Contact Lens Benefits
Contact lenses allow a natural field of view and naturally move with your eye. You have no frames to obstruct your vision and greatly reduce distortions.
Unlike glasses, they do not fog up or get splattered by mud or rain.
Contact lenses are very good for sports and other physical activities where glasses are no practical.
You look can look more natural in contact lenses
Compared to eyeglasses, they may offer better, more natural sight.
Important Facts About Contact Lenses
Compared with glasses, contact lenses require a longer initial examination and more follow-up visits to maintain eye health. Lens care also requires more time.
If you are going to wear your lenses successfully, you will have to clean and store them properly, adhere to lens-wearing schedules and make appointments for follow-up care.
If you are wearing disposable or planned replacement lenses, you will have to carefully follow the schedule for throwing away used lenses.
If you want to wear contact lenses to correct your eyesight, you must start by consulting an optometrist. Only registered optometrists, can prescribe contact lenses.
The eye examination and prescription for contact lenses are different, and all contact lenses are not the same. Selection of the right lens for your eye is very important. Accurate measurement and assessment is vital if you are going to be comfortable and have the best vision.
Types of Contact Lenses
Soft Disposable Contact Lenses
These are the most common contact lenses used in Australia.
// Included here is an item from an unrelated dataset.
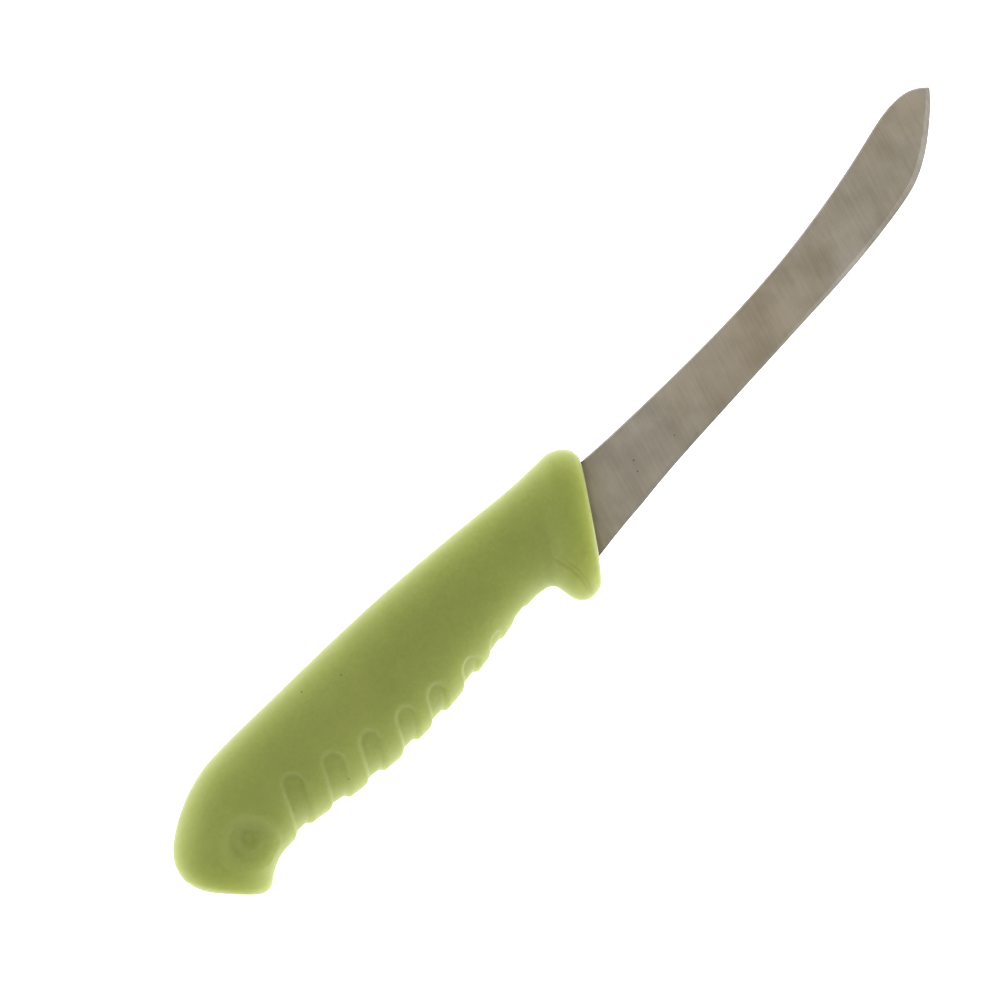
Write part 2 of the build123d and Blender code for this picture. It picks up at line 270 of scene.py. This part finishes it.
def recess_depth(points, girth):
    """Depth of the grip recesses: round-ended pockets that sweep round the belly from side to side."""
    depth = np.zeros(girth.shape)
    upper = points[..., 2] > 0
    across = np.array([1.0, -RECESS_SWEEP]) / hypot(1.0, RECESS_SWEEP)
    upward = np.array([RECESS_SWEEP, 1.0]) / hypot(1.0, RECESS_SWEEP)
    for tip_x, tip_y, share in RECESSES:
        gap = np.where(upper, np.hypot(points[..., 0] - tip_x, points[..., 1] - tip_y), np.inf)
        tip_girth = girth.flat[np.argmin(gap)]
        offset = np.stack([points[..., 0] - tip_x, girth - tip_girth], axis=-1)
        side, rise = offset @ across, offset @ upward
        run = np.clip((girth / max(tip_girth, 1.0)), 0.0, 1.0)
        radius = (RECESS_WIDTH_BELLY + (RECESS_WIDTH_TIP - RECESS_WIDTH_BELLY) * run) / 2
        over = np.maximum(rise + RECESS_TIP_REACH, 0.0) * RECESS_WIDTH_TIP / 2 / RECESS_TIP_REACH
        distance = np.hypot(side, over) - radius
        deep = share * (RECESS_DEPTH_BELLY + (RECESS_DEPTH_TIP - RECESS_DEPTH_BELLY) * run)
        depth = np.maximum(depth, deep * ease(0.5 - distance / RECESS_WALL))
    return depth


def crease_share(points):
    """How deep each point is in the fine creases on the sides of the guard, from 0 to 1."""
    share = np.zeros(points.shape[:2])
    for crease in CREASES:
        line = np.array(crease)
        heights = -line[:, 1]
        place = np.interp(-points[..., 1], heights, line[:, 0])
        gap = (points[..., 0] - place) / CREASE_WIDTH
        below_top = -points[..., 1] - heights[0]
        above_end = heights[-1] + CREASE_FADE_OUT / 2 + points[..., 1]
        fade = ease(below_top / CREASE_FADE_IN) * ease(above_end / CREASE_FADE_OUT)
        share = np.maximum(share, np.exp(-(gap**2)) * fade)
    return share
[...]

The lenses are made of soft, flexible plastic often called silicon hydrogel. Disposable contact lenses are available to suit most prescriptions and are generally very comfortable with no or minimal adaptation required.
Disposable contact lenses are replaced at these intervals, usually daily. You use a new pair of lenses every time you wear the contacts. These lenses require no cleaning or maintenance due to their frequent replacement, and are a very cost-effective and healthy way to go.
Regular Soft Contact Lenses
These lenses are soft hydrogel lenses that are typically replaced every 12 to 18 months. After each wear they are cleaned and stored for the next wear. As the range of prescriptions available in soft disposable contact lenses has expanded, conventional soft lenses are used less and less as soft disposable contact lenses generally offer eye health, comfort and convenience benefits compared to conventional soft lenses. However, for certain people and prescriptions, conventional soft contact lenses may still be recommended.
Extended Wear Contact Lenses
There have been many advances in contact lens design in recent years. Some of the new Silicon hydrogel lenses may be suitable for you to sleep in, and you don;t need to remove them for up to 30 days. This allows greater flexibility and lifestyle benefits. It is particularly important that if you wish to sleep in contact lenses this is discussed with your optometrist and that the health of your eyes is regularly checked
Does it Matter Where I Get My Lenses?
Contact lenses are medical devices which require the expertise and fitting of an optometrist experienced in this area of practice.(1)
Contact lenses should be prescribed by a licensed practitioner. Hygiene and proper care of the lenses is very important to avoid infections and other problems.(2)
Studies have shown that patients who purchase their lenses on the internet have a higher risk of contact lens-related complications like eye infections.(2,3).
Additionally, contact lenses ordered online or from another third party generally cannot be returned to the prescribing doctor unless purchased through the prescribing doctor's office. If you have problems with the contact lenses you may be responsible for the problems yourself.
You generally cannot use your spectacle prescription for purchasing contact lenses.
Most optometrists will take the time to provide the important education about how to safely use contact lenses, and how to insert and remove them. If you buy you lenses from somewhere else, this training may not be available or you may be charged for the service.
Steinemann, Thomas L., et al. "Over-the-counter decorative contact lenses: cosmetic or medical devices? A case series." Eye & Contact Lens 31.5 (2005): 194-200.
Stapleton, Fiona, et al. "The incidence of contact lens–related microbial keratitis in Australia." Ophthalmology 115.10 (2008): 1655-1662.
Fogel, Joshua, and Chaya Zidile. "Contact lenses purchased over the Internet place individuals potentially at risk for harmful eye care practices." Optometry-Journal of the American Optometric Association 79.1 (2008): 23-35.
Safety Information About Contact Lenses
The Centres for Disease Control USA has some very handy and comprehensive information about caring for your eyes and contact lenses. We recommend that you familiarise yourself with this information.
If you are wearing contact lenses and you experience any discomfort or have any concerns make an appointment with your optometrist as soon as possible.